Part of me wants to think it’s a series of double entendres and all that, and that while it is about sex they’re trying to dress it up as young innocent kids actually having fun, like the title implies. But they’re really not – it’s not remotely subtle. This is One Direction stating they’re not the innocent people all the teenage girls and caring mothers thought they were. No. They’re five blokes in their late teens with libidos the size of Canada.

Tom: Without the video, I entirely agree with you. With the video, I can’t help feeling that we’re got cataclysmic levels of homoerotic tension going on here. Waking up in a large tent (who has a sofa in a tent?) with four other attractive young men, piling onto each other, and having a splash-fight? That’s basically Top Gun.

Tim: True, I suppose, and it’s a good video, passing on the live while we’re young message. You’re right – it’s like there are two completely different songs, one as a soundtrack to the video and one whose lyrics would sound appropriate on a Flo Rida single.

Tom: It’s a fairly canny marketing move: there are no girls in the video for their female fans to be jealous about, and the gay men are just as catered for.

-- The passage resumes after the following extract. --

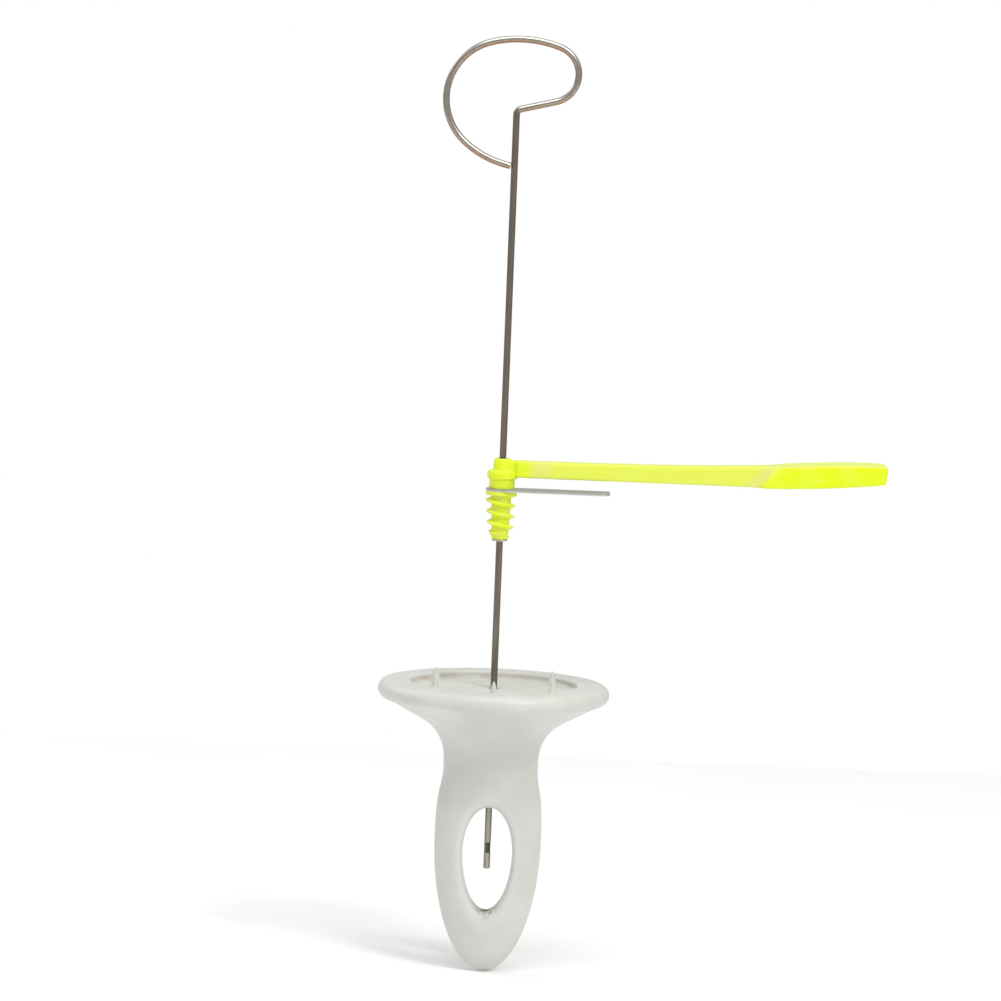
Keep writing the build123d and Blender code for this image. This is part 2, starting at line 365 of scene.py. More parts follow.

Tim: Anyway, let’s move on from the meaning, and talk about the music. It’s catchy as hell. Backing is as it should be, even if it does get off to a slightly dodgy start that gave me a ‘hang on, what’s happening here?” feeling. I particularly like the guitar riff in the middle eight, and the chanting in the background towards the end. It’s all just great.

Tom: Of course it is. With this much money behind them, they’ve got their choice of every pop songwriter. If there’s a dud single from them, something’s gone very wrong.